Perspectives budgétaires et partenariales
Dans un contexte macroéconomique volatil, le financement durable de ces établissements reste un enjeu clé. Le budget 2025 table sur une légère hausse des ressources propres, soutenue par le rebond du secteur pétrolier et l’amélioration du recouvrement fiscal. Selon la Direction générale du Budget, près de deux pour cent des recettes additionnelles seront réaffectés à l’éducation secondaire technique et d’excellence.
L’État explore parallèlement des mécanismes de partenariat public-privé. Des grandes entreprises forestières et télécoms ont manifesté leur intérêt pour parrainer des laboratoires ou offrir des stages, signe que l’articulation entre école et secteur productif gagne en crédibilité. « La jeunesse est notre plus bel actif », a résumé un dirigeant de la Chambre de commerce lors du Forum économique de Pointe-Noire.

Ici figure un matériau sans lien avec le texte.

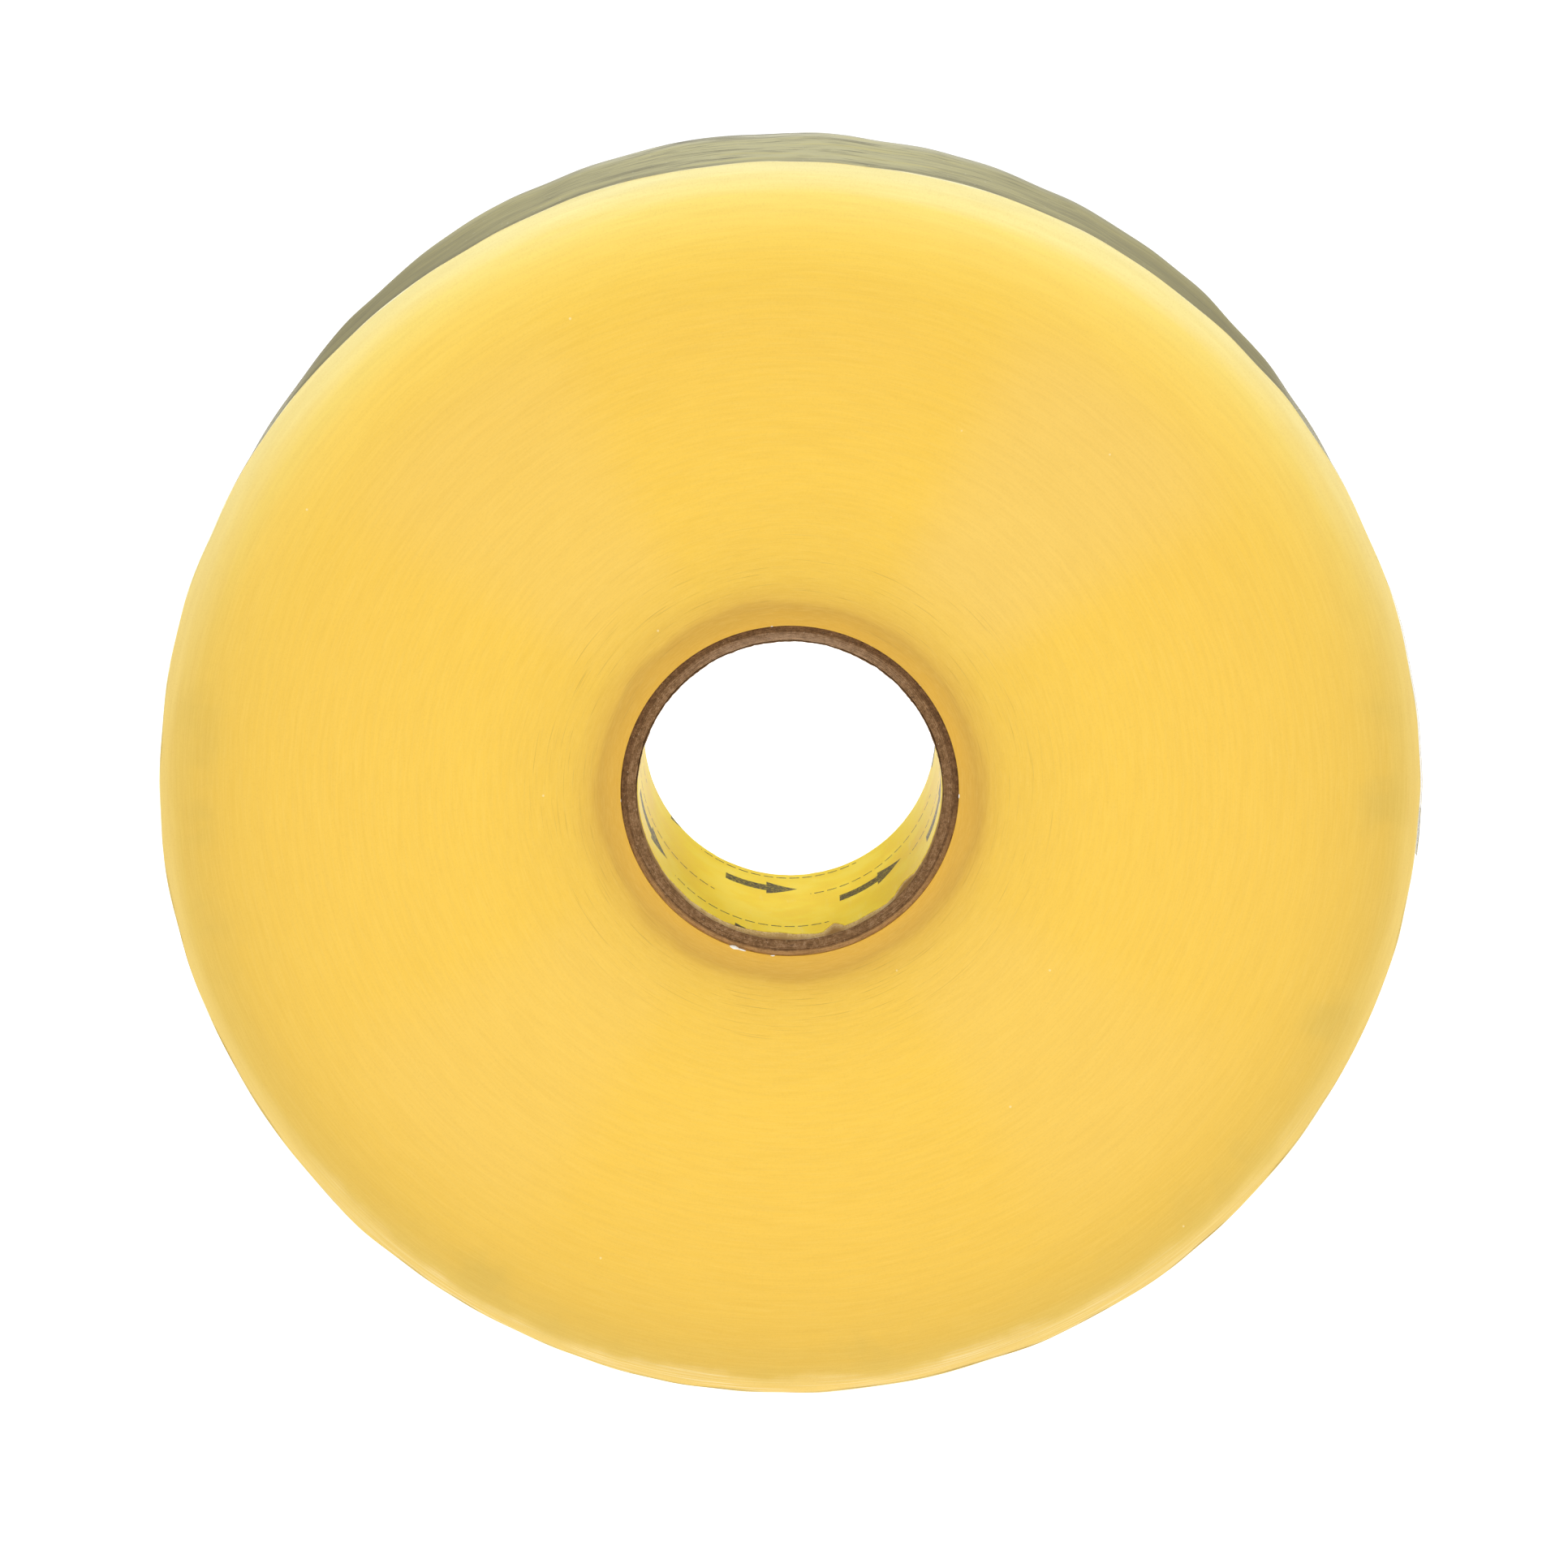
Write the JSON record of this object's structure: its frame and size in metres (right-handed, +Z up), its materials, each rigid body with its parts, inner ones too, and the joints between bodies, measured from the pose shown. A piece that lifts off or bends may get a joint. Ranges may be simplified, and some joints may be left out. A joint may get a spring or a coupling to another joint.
{
  "type": "packing tape roll",
  "caption": "Wide machine-length roll of clear box-sealing tape wound on a paperboard core, with a free end that lifts off the rim.",
  "frame": {"origin": "centre of the core's bore, half way between the two faces of the roll", "axes": "the roll stands on its rim: +Z up, +Y along the bore towards the back face, +X to the right seen from the front face, which is the one at -Y"},
  "size_m": [0.3151, 0.072, 0.3148],
  "materials": {
    "liner_paper": "satin printed paper",
    "core_board": "matt recycled chipboard",
    "outer_kraft": "matt kraft paper",
    "tape_edges": "satin, fine concentric lines",
    "clear_film": "glossy clear film"
  },
  "bodies": {
    "roll": {"core_liner": "liner_paper", "core_ply_1": "core_board", "core_ply_2": "core_board", "core_ply_3": "core_board", "core_ply_4": "core_board", "core_ply_5": "core_board", "core_ply_6": "core_board", "core_ply_7": "core_board", "core_ply_8": "core_board", "core_outer_ply": "outer_kraft", "tape_pack": "tape_edges", "outer_turns": "clear_film"},
    "tail": {"tape_tail": "clear_film", "grip_fold": "clear_film"}
  },
  "joints": [
    {"name": "tail_lift", "type": "hinge", "parent": "roll", "child": "tail", "pos_m": [0.1499, 0, 0.0487], "axis": [0, -1, 0], "range_deg": [0, 120]}
  ]
}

À la veille de la publication des résultats, la ferveur des candidats et l’adhésion de leurs familles témoignent de l’attrait intact pour l’ascension par le savoir. Si le chemin reste jalonné de défis logistiques et pédagogiques, la tenue régulière du concours d’excellence, désormais institutionnalisé, constitue déjà un signe de maturité des politiques éducatives congolaises. Elle matérialise enfin la conviction, partagée au sommet de l’État, que la diplomatie de la connaissance s’impose comme un vecteur de puissance douce à part entière.